Em casos mais graves pode causar pneumonia grave com insuficiência respiratória aguda, falência renal e de outros órgãos, e eventual morte. Contudo, a maioria dos casos recupera sem sequelas. A doença pode durar até cinco semanas.
Considera-se atualmente uma pessoa curada quando apresentar dois testes diagnósticos consecutivos negativos. Os testes são realizados com intervalos de 2 a 4 dias, até haver resultados negativos. A duração depende de cada doente, do seu sistema imunitário e de haver ou não doenças crónicas associadas, que alteram o nível de risco.
A Covid-19 transmite-se por contacto próximo com pessoas infetadas pelo vírus, ou superfícies e objetos contaminados. Quando tossimos ou espirramos libertamos gotículas pelo nariz ou boca que podem atingir diretamente a boca, nariz e olhos de quem estiver próximo. Estas gotículas podem depositar-se nos objetos ou superfícies que rodeiam a pessoa infetada. Por sua vez, outras pessoas podem infetar-se ao tocar nestes objetos ou superfícies e depois tocar nos olhos, nariz ou boca com as mãos.
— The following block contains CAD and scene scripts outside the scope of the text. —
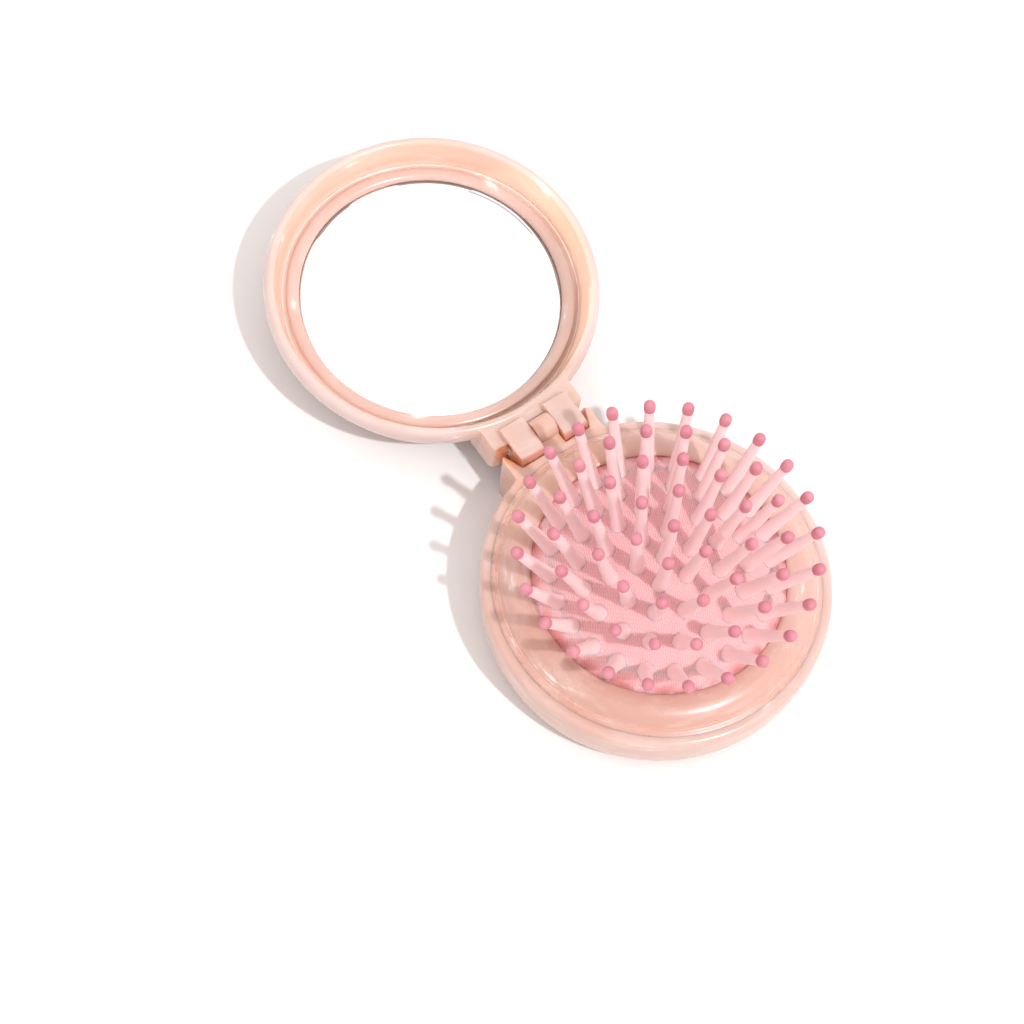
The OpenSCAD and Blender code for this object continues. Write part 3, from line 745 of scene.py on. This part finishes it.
def cushion_material(look):
    """Soft pink rubber with a cloth print, with painted shade between the ribs and in patches at its edge."""
    material, tree, shader = new_material(
        "ribbed rubber", Subsurface_Weight=1.0, Subsurface_Radius=(1.0, 0.15, 0.12), Subsurface_Scale=1.6 * MM,
        IOR=1.45, Sheen_Weight=0.15, Sheen_Roughness=0.5)
    shader.subsurface_method = "BURLEY"
    rib, = place_group(tree, ribbed_cloth_group(), Turn=look.rib_turn, Rib_pitch=look.rib_pitch,
                       Row_pitch=look.row_pitch)
    rough, grain, _ = place_group(
        tree, fine_grain_group(), Grain_size=0.12 * MM, Roughness=0.62, Unevenness=0.12)
    # Painted shade between the ribs
    colour = mix(ramp(rib, *Fade.RIB), look.groove, look.colour)
    radius, _, _ = place_group(tree, ring_place_group(), Middle=BASE_MIDDLE, Tilt=0.0)
    # Painted shade in patches at the edge, under the bezel and where the pins cast shade
    edge = ramp(radius, *(look.radius + change for change in Fade.SEAM))
    edge = times(edge, ramp(noise(tree, 260.0), *Fade.PATCH))
    colour = mix(edge, colour, look.seam)
    finish_surface(shader, colour, rough, plus(rib, times(grain, 0.15)), 0.07 * MM)
    return material


def shaft_material(look):
    """Soft translucent plastic of the shafts."""
    material, tree, shader = new_material(
        "pin shafts", Subsurface_Weight=1.0, Subsurface_Radius=(1.0, 0.9, 0.9), Subsurface_Scale=2.0 * MM,
        IOR=1.47)
    shader.subsurface_method = "BURLEY"
    out = vector_of("DISTANCE", place_of(tree), (BASE_MIDDLE.x, BASE_MIDDLE.y, -look.fan_depth))
    rough, height, smudge = place_group(
        tree, fine_grain_group(), Grain_size=0.3 * MM, Roughness=0.42, Unevenness=0.15)
    # Painted light: the roots are paler, lifting them out of the shade among the pins
    shade = ramp(out, *(look.reach + change for change in Fade.ROOT))
    shaft = mix(shade, look.root, look.shaft)
    shaft = mix(times(smudge, 0.12), shaft, (1, 0.8, 0.8))
    finish_surface(shader, shaft, rough, height, 0.006 * MM)
    return material


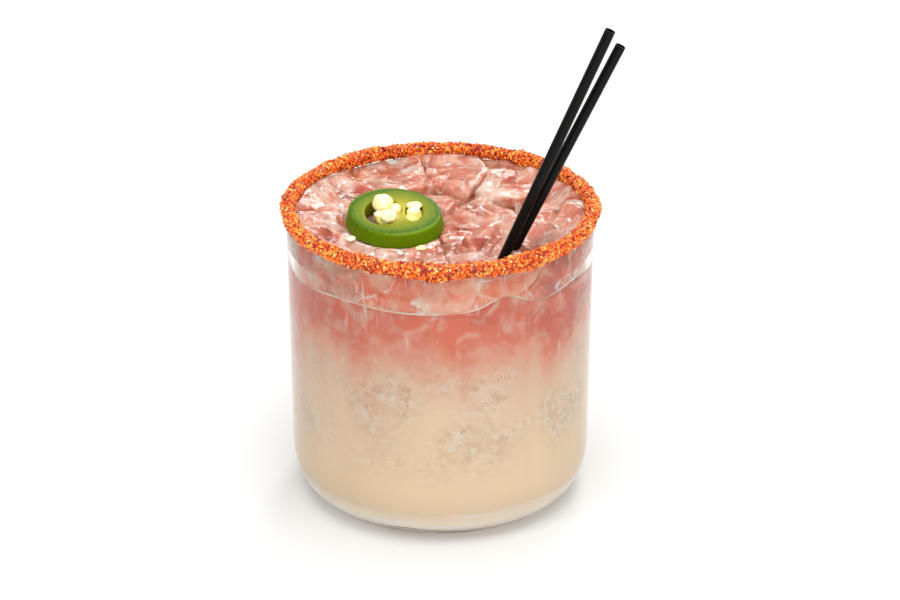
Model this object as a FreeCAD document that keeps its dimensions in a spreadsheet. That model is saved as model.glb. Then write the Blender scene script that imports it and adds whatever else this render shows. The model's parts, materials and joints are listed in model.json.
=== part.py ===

Estima-se que o período de incubação da doença (tempo decorrido desde a exposição ao vírus até ao aparecimento de sintomas) seja entre 2 e 14 dias. A transmissão por pessoas assintomáticas (sem sintomas) ainda está a ser investigada.
Vários laboratórios no mundo procuram atualmente uma vacina ou tratamento para a Covid-19, sendo que o tratamento para a infeção é dirigido aos sinais e sintomas que os doentes apresentam.